- _Exercise requirements_:
Reproduce each line of the listing exactly.
[START Dataset content]
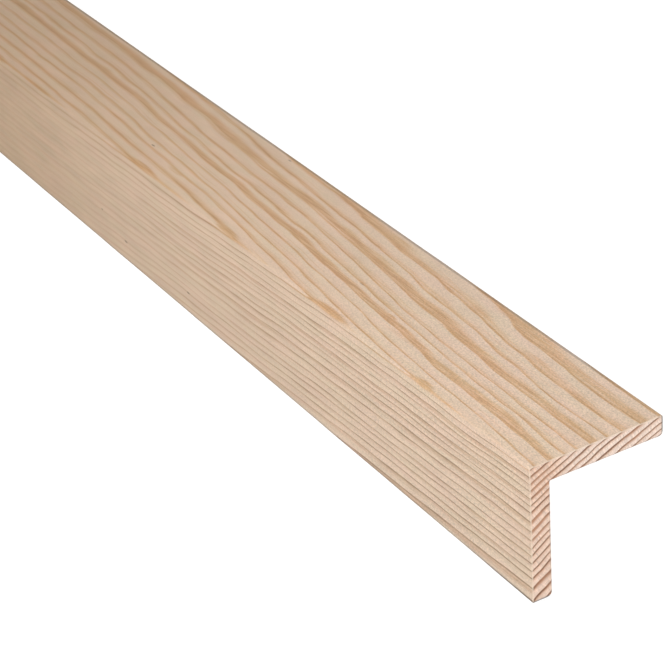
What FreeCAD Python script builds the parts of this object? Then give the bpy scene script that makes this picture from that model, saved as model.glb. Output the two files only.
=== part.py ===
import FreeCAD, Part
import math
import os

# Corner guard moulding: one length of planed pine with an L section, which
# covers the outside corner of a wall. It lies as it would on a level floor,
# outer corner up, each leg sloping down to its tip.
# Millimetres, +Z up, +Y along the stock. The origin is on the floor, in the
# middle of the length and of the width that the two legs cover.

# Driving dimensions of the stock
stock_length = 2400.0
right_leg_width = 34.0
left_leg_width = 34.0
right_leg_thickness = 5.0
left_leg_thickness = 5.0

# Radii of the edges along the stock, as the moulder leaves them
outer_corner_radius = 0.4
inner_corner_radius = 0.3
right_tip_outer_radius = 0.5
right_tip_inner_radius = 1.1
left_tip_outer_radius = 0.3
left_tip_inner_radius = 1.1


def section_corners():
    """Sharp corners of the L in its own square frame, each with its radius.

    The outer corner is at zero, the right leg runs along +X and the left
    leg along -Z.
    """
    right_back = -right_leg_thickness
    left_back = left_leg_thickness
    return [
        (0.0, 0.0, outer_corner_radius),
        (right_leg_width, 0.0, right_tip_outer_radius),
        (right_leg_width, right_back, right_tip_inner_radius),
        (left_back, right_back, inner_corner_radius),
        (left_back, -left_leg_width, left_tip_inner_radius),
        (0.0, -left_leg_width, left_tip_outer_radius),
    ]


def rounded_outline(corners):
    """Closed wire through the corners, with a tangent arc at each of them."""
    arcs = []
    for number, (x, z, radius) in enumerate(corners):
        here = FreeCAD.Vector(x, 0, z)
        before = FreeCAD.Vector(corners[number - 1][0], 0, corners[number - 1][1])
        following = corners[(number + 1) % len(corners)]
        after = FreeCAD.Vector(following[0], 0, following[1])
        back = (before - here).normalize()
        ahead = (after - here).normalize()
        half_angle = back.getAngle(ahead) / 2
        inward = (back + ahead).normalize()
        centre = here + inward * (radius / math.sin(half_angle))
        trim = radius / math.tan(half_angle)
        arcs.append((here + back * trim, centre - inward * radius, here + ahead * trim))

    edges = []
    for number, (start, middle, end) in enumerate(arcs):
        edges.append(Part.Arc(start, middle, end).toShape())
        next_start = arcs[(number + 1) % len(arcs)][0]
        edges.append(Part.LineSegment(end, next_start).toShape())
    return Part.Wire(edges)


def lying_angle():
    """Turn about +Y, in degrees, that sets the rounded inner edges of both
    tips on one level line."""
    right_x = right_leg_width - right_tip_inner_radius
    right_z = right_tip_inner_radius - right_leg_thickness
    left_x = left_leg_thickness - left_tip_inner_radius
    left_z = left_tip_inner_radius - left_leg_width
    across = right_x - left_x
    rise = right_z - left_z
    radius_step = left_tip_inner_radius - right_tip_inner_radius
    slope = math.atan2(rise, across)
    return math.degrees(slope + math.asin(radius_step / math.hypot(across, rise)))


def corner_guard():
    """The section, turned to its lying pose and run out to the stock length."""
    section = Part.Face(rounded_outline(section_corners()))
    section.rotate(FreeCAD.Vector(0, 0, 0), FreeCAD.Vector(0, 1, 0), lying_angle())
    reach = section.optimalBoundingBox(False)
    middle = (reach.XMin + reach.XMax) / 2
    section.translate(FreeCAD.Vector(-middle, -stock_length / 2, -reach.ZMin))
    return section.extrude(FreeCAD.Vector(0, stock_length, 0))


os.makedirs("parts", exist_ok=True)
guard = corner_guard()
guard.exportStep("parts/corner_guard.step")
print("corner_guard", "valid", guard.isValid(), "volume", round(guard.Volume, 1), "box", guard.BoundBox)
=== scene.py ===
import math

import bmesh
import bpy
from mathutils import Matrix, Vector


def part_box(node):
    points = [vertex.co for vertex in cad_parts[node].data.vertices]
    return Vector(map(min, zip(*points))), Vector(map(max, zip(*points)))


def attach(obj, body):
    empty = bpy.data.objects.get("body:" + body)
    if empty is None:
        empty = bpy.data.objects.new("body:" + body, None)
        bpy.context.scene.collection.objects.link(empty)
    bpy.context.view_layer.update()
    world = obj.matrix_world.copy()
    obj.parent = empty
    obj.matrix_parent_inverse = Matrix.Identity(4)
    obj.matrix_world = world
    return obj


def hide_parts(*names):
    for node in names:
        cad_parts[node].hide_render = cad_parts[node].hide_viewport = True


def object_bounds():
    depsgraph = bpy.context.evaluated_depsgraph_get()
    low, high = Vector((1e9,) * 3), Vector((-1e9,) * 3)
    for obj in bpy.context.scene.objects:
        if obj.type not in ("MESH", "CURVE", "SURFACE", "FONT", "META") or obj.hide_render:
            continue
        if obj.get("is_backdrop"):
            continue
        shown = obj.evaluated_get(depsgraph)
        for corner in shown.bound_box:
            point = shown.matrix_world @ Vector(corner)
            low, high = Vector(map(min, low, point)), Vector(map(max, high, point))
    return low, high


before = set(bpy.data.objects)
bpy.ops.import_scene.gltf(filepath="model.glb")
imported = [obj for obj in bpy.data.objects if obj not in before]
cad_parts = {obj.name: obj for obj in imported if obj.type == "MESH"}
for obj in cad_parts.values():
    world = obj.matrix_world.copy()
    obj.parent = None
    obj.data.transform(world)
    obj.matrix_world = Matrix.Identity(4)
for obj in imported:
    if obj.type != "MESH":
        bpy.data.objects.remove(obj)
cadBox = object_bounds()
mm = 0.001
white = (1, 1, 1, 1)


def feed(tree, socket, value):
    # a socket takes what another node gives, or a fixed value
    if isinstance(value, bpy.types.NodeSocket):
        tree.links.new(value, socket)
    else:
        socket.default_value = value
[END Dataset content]
- _Exercise solution_:
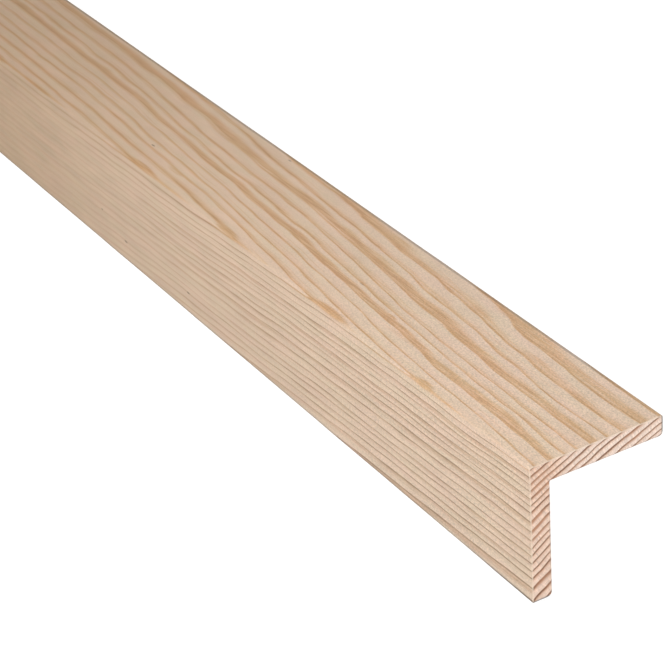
What FreeCAD Python script builds the parts of this object? Then give the bpy scene script that makes this picture from that model, saved as model.glb. Output the two files only.
=== part.py ===
import FreeCAD, Part
import math
import os

# Corner guard moulding: one length of planed pine with an L section, which
# covers the outside corner of a wall. It lies as it would on a level floor,
# outer corner up, each leg sloping down to its tip.
# Millimetres, +Z up, +Y along the stock. The origin is on the floor, in the
# middle of the length and of the width that the two legs cover.

# Driving dimensions of the stock
stock_length = 2400.0
right_leg_width = 34.0
left_leg_width = 34.0
right_leg_thickness = 5.0
left_leg_thickness = 5.0

# Radii of the edges along the stock, as the moulder leaves them
outer_corner_radius = 0.4
inner_corner_radius = 0.3
right_tip_outer_radius = 0.5
right_tip_inner_radius = 1.1
left_tip_outer_radius = 0.3
left_tip_inner_radius = 1.1


def section_corners():
    """Sharp corners of the L in its own square frame, each with its radius.

    The outer corner is at zero, the right leg runs along +X and the left
    leg along -Z.
    """
    right_back = -right_leg_thickness
    left_back = left_leg_thickness
    return [
        (0.0, 0.0, outer_corner_radius),
        (right_leg_width, 0.0, right_tip_outer_radius),
        (right_leg_width, right_back, right_tip_inner_radius),
        (left_back, right_back, inner_corner_radius),
        (left_back, -left_leg_width, left_tip_inner_radius),
        (0.0, -left_leg_width, left_tip_outer_radius),
    ]


def rounded_outline(corners):
    """Closed wire through the corners, with a tangent arc at each of them."""
    arcs = []
    for number, (x, z, radius) in enumerate(corners):
        here = FreeCAD.Vector(x, 0, z)
        before = FreeCAD.Vector(corners[number - 1][0], 0, corners[number - 1][1])
        following = corners[(number + 1) % len(corners)]
        after = FreeCAD.Vector(following[0], 0, following[1])
        back = (before - here).normalize()
        ahead = (after - here).normalize()
        half_angle = back.getAngle(ahead) / 2
        inward = (back + ahead).normalize()
        centre = here + inward * (radius / math.sin(half_angle))
        trim = radius / math.tan(half_angle)
        arcs.append((here + back * trim, centre - inward * radius, here + ahead * trim))

    edges = []
    for number, (start, middle, end) in enumerate(arcs):
        edges.append(Part.Arc(start, middle, end).toShape())
        next_start = arcs[(number + 1) % len(arcs)][0]
        edges.append(Part.LineSegment(end, next_start).toShape())
    return Part.Wire(edges)


def lying_angle():
    """Turn about +Y, in degrees, that sets the rounded inner edges of both
    tips on one level line."""
    right_x = right_leg_width - right_tip_inner_radius
    right_z = right_tip_inner_radius - right_leg_thickness
    left_x = left_leg_thickness - left_tip_inner_radius
    left_z = left_tip_inner_radius - left_leg_width
    across = right_x - left_x
    rise = right_z - left_z
    radius_step = left_tip_inner_radius - right_tip_inner_radius
    slope = math.atan2(rise, across)
    return math.degrees(slope + math.asin(radius_step / math.hypot(across, rise)))


def corner_guard():
    """The section, turned to its lying pose and run out to the stock length."""
    section = Part.Face(rounded_outline(section_corners()))
    section.rotate(FreeCAD.Vector(0, 0, 0), FreeCAD.Vector(0, 1, 0), lying_angle())
    reach = section.optimalBoundingBox(False)
    middle = (reach.XMin + reach.XMax) / 2
    section.translate(FreeCAD.Vector(-middle, -stock_length / 2, -reach.ZMin))
    return section.extrude(FreeCAD.Vector(0, stock_length, 0))


os.makedirs("parts", exist_ok=True)
guard = corner_guard()
guard.exportStep("parts/corner_guard.step")
print("corner_guard", "valid", guard.isValid(), "volume", round(guard.Volume, 1), "box", guard.BoundBox)
=== scene.py ===
import math

import bmesh
import bpy
from mathutils import Matrix, Vector


def part_box(node):
    points = [vertex.co for vertex in cad_parts[node].data.vertices]
    return Vector(map(min, zip(*points))), Vector(map(max, zip(*points)))


def attach(obj, body):
    empty = bpy.data.objects.get("body:" + body)
    if empty is None:
        empty = bpy.data.objects.new("body:" + body, None)
        bpy.context.scene.collection.objects.link(empty)
    bpy.context.view_layer.update()
    world = obj.matrix_world.copy()
    obj.parent = empty
    obj.matrix_parent_inverse = Matrix.Identity(4)
    obj.matrix_world = world
    return obj


def hide_parts(*names):
    for node in names:
        cad_parts[node].hide_render = cad_parts[node].hide_viewport = True


def object_bounds():
    depsgraph = bpy.context.evaluated_depsgraph_get()
    low, high = Vector((1e9,) * 3), Vector((-1e9,) * 3)
    for obj in bpy.context.scene.objects:
        if obj.type not in ("MESH", "CURVE", "SURFACE", "FONT", "META") or obj.hide_render:
            continue
        if obj.get("is_backdrop"):
            continue
        shown = obj.evaluated_get(depsgraph)
        for corner in shown.bound_box:
            point = shown.matrix_world @ Vector(corner)
            low, high = Vector(map(min, low, point)), Vector(map(max, high, point))
    return low, high


before = set(bpy.data.objects)
bpy.ops.import_scene.gltf(filepath="model.glb")
imported = [obj for obj in bpy.data.objects if obj not in before]
cad_parts = {obj.name: obj for obj in imported if obj.type == "MESH"}
for obj in cad_parts.values():
    world = obj.matrix_world.copy()
    obj.parent = None
    obj.data.transform(world)
    obj.matrix_world = Matrix.Identity(4)
for obj in imported:
    if obj.type != "MESH":
        bpy.data.objects.remove(obj)
cadBox = object_bounds()
mm = 0.001
white = (1, 1, 1, 1)


def feed(tree, socket, value):
    # a socket takes what another node gives, or a fixed value
    if isinstance(value, bpy.types.NodeSocket):
        tree.links.new(value, socket)
    else:
        socket.default_value = value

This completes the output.